*TASK DIRECTIONS*:
Return only the lines running from the line with "for name, side" down to the line with "# The builders", both included, exactly as they appear.

*INFORMATION SHOWN*:
-- BEGIN --

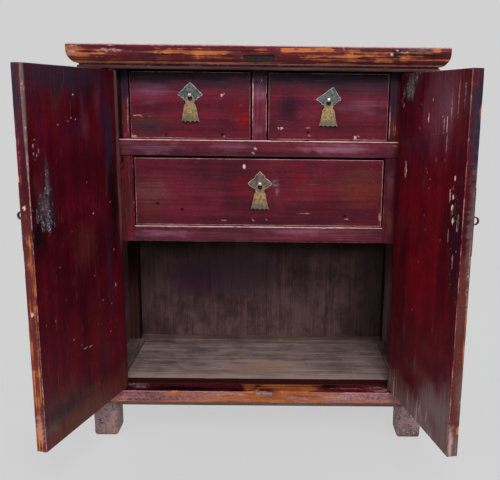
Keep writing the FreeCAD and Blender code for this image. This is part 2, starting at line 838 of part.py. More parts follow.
def eye_pin(name, centre, radius, wall, width, shank_height, plate_front, rear):
    """A strip bent to an eye, its shank through plate and wood, its end clinched at the rear."""
    x = (centre[0] - width / 2, centre[0] + width / 2)
    z = (centre[2] - shank_height / 2, centre[2] + shank_height / 2)
    ring = cross_cylinder(name + "_ring", radius, x, centre[1], centre[2])
    bore = cross_cylinder(name + "_bore", radius - wall, x, centre[1], centre[2])
    eye = cut(name + "_eye", ring, [bore])
    shank = box(name + "_shank", x, (centre[1] + radius - wall / 2, rear), z)
    clinch_z = (centre[2] - s["clinch_length"] / 2, centre[2] + s["clinch_length"] / 2)
    clinch = box(name + "_clinch", x, (rear, rear + wall), clinch_z)
    slot = box(name + "_slot", x, (plate_front, rear), z)
    return fused(name + "_whole", [eye, shank, clinch]), slot


def make_pull(label, x, z, shares):
    """A plate on the drawer front, an eye pin through both, and a pendant on the eye."""
    thickness = s["plate_thickness"]
    depth = s["drawer_front_thickness"]
    centre = (ZERO, s["eye_y"], ZERO)
    pin, slot = eye_pin(
        f"{label}_pin", centre, s["eye_radius"], s["eye_wall"], s["eye_width"], s["shank_height"],
        -thickness, depth,
    )
    plate = prism(f"{label}_plate_blank", "XZ", plate_outline(shares), thickness)
    pierced = cut(f"{label}_plate_cut", plate, [slot])
    pendant = make_pendant(f"{label}_pendant")
    for name, item in (("plate", pierced), ("pin", pin), ("pendant", pendant)):
        place(item, x, s["face"], z)
        sub_part(f"{label}_{name}", item)
    front_slot = box(
        f"{label}_front_slot",
        (x - s["eye_width"] / 2, x + s["eye_width"] / 2),
        (s["face"], s["face"] + depth),
        (z - s["shank_height"] / 2, z + s["shank_height"] / 2),
    )
    return front_slot


def pendant_outline():
    """The pendant about the eye's centre: round tab, flaring sides and a scalloped foot."""
    radius = s["pendant_tab_radius"]
    crown = s["bridge_low"] + s["pendant_bridge"]
    reach = radius * TAB_REACH_SHARE
    tab_low = crown - radius * TAB_DROP_SHARE
    right = [(s["pendant_half_width"] * u, -s["pendant_drop"] * v) for u, v in PENDANT_SHARES]
    left = [(-u, v) for u, v in reversed(right)]
    width = s["pendant_half_width"]
    foot = -s["pendant_drop"]
    step = width * 2 / SCALLOPS
    points = [(ZERO, crown, radius, -1), (reach, tab_low)] + right
    for number in range(SCALLOPS):
        points.append((width - step * number, foot, s["scallop_radius"], 1))
    points.append((-width, foot))
    points += left
    points.append((-reach, tab_low, radius, -1))
    return points


def make_pendant(name):
    """A flat brass pendant whose bridge hangs in the eye and turns there."""
    thickness = s["pendant_thickness"]
    lift = -s["eye_y"] - thickness / 2
    blank = prism(name + "_blank", "XZ", pendant_outline(), thickness, lift=lift)
    half = s["pendant_hole_half"]
    top = s["bridge_low"]
    bend = top - s["pendant_hole_depth"] + half
    points = [
        (half, top),
        (half, bend, half, 1),
        (ZERO, bend - half, half, 1),
        (-half, bend),
        (-half, top),
    ]
    hole = prism(name + "_hole", "XZ", points, thickness, lift=lift)
    return cut(name + "_cut", blank, [hole])


def door_plan(side):
    """A closed door seen from above, about its pivot, with its round hinge edge."""
    half = s["door_thickness"] / 2
    far = s["pivot_x"] - s["door_meeting_half_gap"]
    way = -side
    return [
        (ZERO, -half),
        (far * way, -half),
        (far * way, half),
        (ZERO, half, half, -way),
        (-half * way, ZERO, half, -way),
    ]


def make_door(label, side, opening):
    """One board door with its two pivots, turned open about them, and its closing hardware."""
    low = s["door_low"]
    high = s["door_high"]
    board = prism(f"{label}_board", "XY", door_plan(side), high - low, lift=low)
    radius = s["pivot_radius"]
    reach = s["pivot_length"]
    lower = upright_cylinder(f"{label}_lower_pivot", radius, ZERO, ZERO, (low - reach, low))
    upper = upright_cylinder(f"{label}_upper_pivot", radius, ZERO, ZERO, (high, high + reach))
    whole = fused(f"{label}_whole", [board, lower, upper])
    plate, pin, slot = make_door_hardware(label, side)
    door = cut(f"{label}_cut", whole, [slot])
    angle = opening * side
    for name, item in ((label, door), (f"{label}_plate", plate), (f"{label}_pin", pin)):
        place(item, s["pivot_x"] * side, s["pivot_y"], ZERO, angle)
        sub_part(name, item)


def make_door_hardware(label, side):
    """A half-round plate at the meeting edge and an eye pin that takes the lock."""
    way = -side
    half = s["door_thickness"] / 2
    plate_front = -(half + s["plate_thickness"])
    reach = s["pivot_x"] - s["door_meeting_half_gap"]
    edge = (reach - s["door_plate_edge"]) * way
    radius = s["door_plate_radius"]
    z = s["door_plate_z"]
    points = [
        (edge, z - radius, radius, -way),
        (edge - radius * way, z, radius, -way),
        (edge, z + radius),
    ]
    blank = prism(f"{label}_plate_blank", "XZ", points, s["plate_thickness"], lift=half)
    eye = s["door_eye_radius"]
    centre = ((reach - s["door_eye_from_edge"]) * way, plate_front - s["eye_gap"] - eye, z)
    pin, slot = eye_pin(
        f"{label}_eye", centre, eye, s["door_eye_wall"], s["door_eye_width"], s["door_shank_height"],
        plate_front, half,
    )
    return cut(f"{label}_plate_cut", blank, [slot]), pin, slot


def gathered(groups):
    """All the pieces that enter each post, from the groups that name them by post."""
    entering = {}
    for group in groups:
        for key, items in group.items():
            entering.setdefault(key, []).extend(items)
    return entering


def make_carcass():
    """Everything that stays still: frame, boards, drawer face, runners, posts and top."""
    panels = side_and_back_panels()
    floor = make_floor()
    sill_ends = make_sill()
    side_ends = make_side_rails(panels, floor)
    back_ends = make_back_rail(panels["back"], floor)
    upper_rail, upper_ends = make_upper_face_rail()
    lower_rail, lower_ends = make_lower_face_rail()
    make_face_stiles([upper_rail, lower_rail])
    make_divider()
    make_runners()
    drawer_back_ends = make_back_drawer_rail()
    edges = {
        "front_left": [panels["left"]],
        "front_right": [panels["right"]],
        "back_left": [panels["left"], panels["back"]],
        "back_right": [panels["right"], panels["back"]],
    }
    groups = [sill_ends, side_ends, back_ends, upper_ends, lower_ends, drawer_back_ends, edges]
    top_tenons = make_posts(gathered(groups))
    make_top(top_tenons, panels)


def make_drawers():
    """Two small drawers beside the divider and the wide one below them."""
    gap = s["drawer_side_gap"]
    inner = s["divider_half"] + gap
    outer = s["upper_opening_half"] - gap
    for name, side in SIDES:
        x = sided(side, inner, outer)
        pull_z = s["frame_bottom"] - s[f"{name}_pull_drop"]
        pull = ((x[0] + x[1]) / 2, pull_z, SMALL_PLATE_SHARES)
        make_drawer(f"{name}_drawer", x, s["upper_rail_top"], s["frame_bottom"], pull)
    pull = (s["wide_pull_offset"], s["upper_rail_bottom"] - s["wide_pull_drop"], WIDE_PLATE_SHARES)
    x = both_ways(s["lower_opening_half"] - gap)
    make_drawer("wide_drawer", x, s["lower_rail_top"], s["upper_rail_bottom"], pull)


def main():
    make_carcass()
    make_drawers()
    make_door("left_door", -1, s["left_door_angle"])
    make_door("right_door", 1, s["right_door_angle"])
    doc.recompute()


def check():
    """Stop if any object failed or any sub-part is empty or broken."""
    for item in doc.Objects:
        if {"Invalid", "Error"} & set(item.State):
            raise RuntimeError(f"{item.Label} failed: {item.State}")
    for label, item in parts.items():
        if item.Shape.isNull() or not item.Shape.isValid():
            raise RuntimeError(f"{label} has no valid shape")


def write():
    os.makedirs("parts", exist_ok=True)
    for label, item in parts.items():
        item.Shape.exportStep(f"parts/{label}.step")
    print(len(parts), "sub-parts written")


main()
check()
write()
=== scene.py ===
import math
from itertools import product

import bmesh
import bpy
import numpy as np
from mathutils import Matrix, Vector
from mathutils.geometry import delaunay_2d_cdt


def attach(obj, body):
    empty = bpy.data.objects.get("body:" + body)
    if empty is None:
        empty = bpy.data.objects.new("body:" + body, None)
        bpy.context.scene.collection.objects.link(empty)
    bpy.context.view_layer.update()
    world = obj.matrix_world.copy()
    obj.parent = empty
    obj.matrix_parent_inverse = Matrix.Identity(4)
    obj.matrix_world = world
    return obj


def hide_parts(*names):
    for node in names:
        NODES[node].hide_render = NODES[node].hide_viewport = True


# A kang cabinet with worn oxblood lacquer, dressed around its solids.
# The builders below work in millimetres, and the finished meshes are in metres.

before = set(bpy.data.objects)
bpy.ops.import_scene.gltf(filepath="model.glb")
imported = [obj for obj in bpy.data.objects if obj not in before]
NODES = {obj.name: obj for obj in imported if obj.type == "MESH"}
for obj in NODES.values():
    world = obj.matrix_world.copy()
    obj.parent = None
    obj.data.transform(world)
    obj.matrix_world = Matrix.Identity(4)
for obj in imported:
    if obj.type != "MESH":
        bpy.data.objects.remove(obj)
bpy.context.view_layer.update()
MM = 0.001

# The photograph's view: focal length and picture centre in pixels of its 500 by 480 frame.
PICTURE_WIDTH = 500
PICTURE_MIDDLE = (250.0, 240.0)
FOCAL = 672.7
CENTRE = (284.6, 240.0)
EYE = np.array([40.9, -1462.6, 705.8])
YAW, PITCH, ROLL = (math.radians(angle) for angle in (0.5, -11.9, 0.7))
SENSOR = 36.0

# Places and sizes of the cabinet, in millimetres; a pair runs from low to high.
FRONT_Y, REAR_Y = -149.0, 149.0
POST_Y = 99.0
INNER_X, OUTER_X = 295.0, 345.0
TOP_LOW = 757.5
CAP_FRONT, CAP_SIDE = 164.0, 360.0
CAP_HEIGHT = 44.5
SILL_LOW, SILL_POINT, SILL_HIGH = 69.0, 80.0, 104.0
LOW_RAIL = (82.0, 127.0)
PANEL_Z = (119.0, 765.0)
FACE_Y = -116.0
RAIL_REAR = -76.0
STILE_REAR = -96.0
UPPER_LAP, LOWER_LAP = -106.0, -109.0
LOWER_RAIL = (417.0, 450.0)
UPPER_RAIL = (590.0, 624.0)
STILE_X, UPPER_STILE_X = 251.5, 256.0
DIVIDER_X = 15.0
FIT = 0.1
DRAWER_FRONT_REAR = -98.0
DOOR_LOW, DOOR_HIGH = 109.0, 754.5
DOOR_HALF = 10.0
DOOR_REACH = 282.0
LOCK_Z = 516.0
PIVOT = (282.5, -139.0)
PIVOT_RADIUS = 6.0
PIVOT_LENGTH = 16
OPENING = {"left": 106.0, "right": 102.0}
SIDES = (("left", -1), ("right", 1))
TOWARDS_FRONT = (0, -1.0, 0)
UPWARD = (0, 0, 1.0)
PULLS = {"left": (-135.5, 710.2), "right": (135.5, 703.9), "wide": (1.8, 537.5)}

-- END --

*ANSWER*:
    for name, side in SIDES:
        x = sided(side, inner, outer)
        pull_z = s["frame_bottom"] - s[f"{name}_pull_drop"]
        pull = ((x[0] + x[1]) / 2, pull_z, SMALL_PLATE_SHARES)
        make_drawer(f"{name}_drawer", x, s["upper_rail_top"], s["frame_bottom"], pull)
    pull = (s["wide_pull_offset"], s["upper_rail_bottom"] - s["wide_pull_drop"], WIDE_PLATE_SHARES)
    x = both_ways(s["lower_opening_half"] - gap)
    make_drawer("wide_drawer", x, s["lower_rail_top"], s["upper_rail_bottom"], pull)


def main():
    make_carcass()
    make_drawers()
    make_door("left_door", -1, s["left_door_angle"])
    make_door("right_door", 1, s["right_door_angle"])
    doc.recompute()


def check():
    """Stop if any object failed or any sub-part is empty or broken."""
    for item in doc.Objects:
        if {"Invalid", "Error"} & set(item.State):
            raise RuntimeError(f"{item.Label} failed: {item.State}")
    for label, item in parts.items():
        if item.Shape.isNull() or not item.Shape.isValid():
            raise RuntimeError(f"{label} has no valid shape")


def write():
    os.makedirs("parts", exist_ok=True)
    for label, item in parts.items():
        item.Shape.exportStep(f"parts/{label}.step")
    print(len(parts), "sub-parts written")


main()
check()
write()
=== scene.py ===
import math
from itertools import product

import bmesh
import bpy
import numpy as np
from mathutils import Matrix, Vector
from mathutils.geometry import delaunay_2d_cdt


def attach(obj, body):
    empty = bpy.data.objects.get("body:" + body)
    if empty is None:
        empty = bpy.data.objects.new("body:" + body, None)
        bpy.context.scene.collection.objects.link(empty)
    bpy.context.view_layer.update()
    world = obj.matrix_world.copy()
    obj.parent = empty
    obj.matrix_parent_inverse = Matrix.Identity(4)
    obj.matrix_world = world
    return obj


def hide_parts(*names):
    for node in names:
        NODES[node].hide_render = NODES[node].hide_viewport = True


# A kang cabinet with worn oxblood lacquer, dressed around its solids.
# The builders below work in millimetres, and the finished meshes are in metres.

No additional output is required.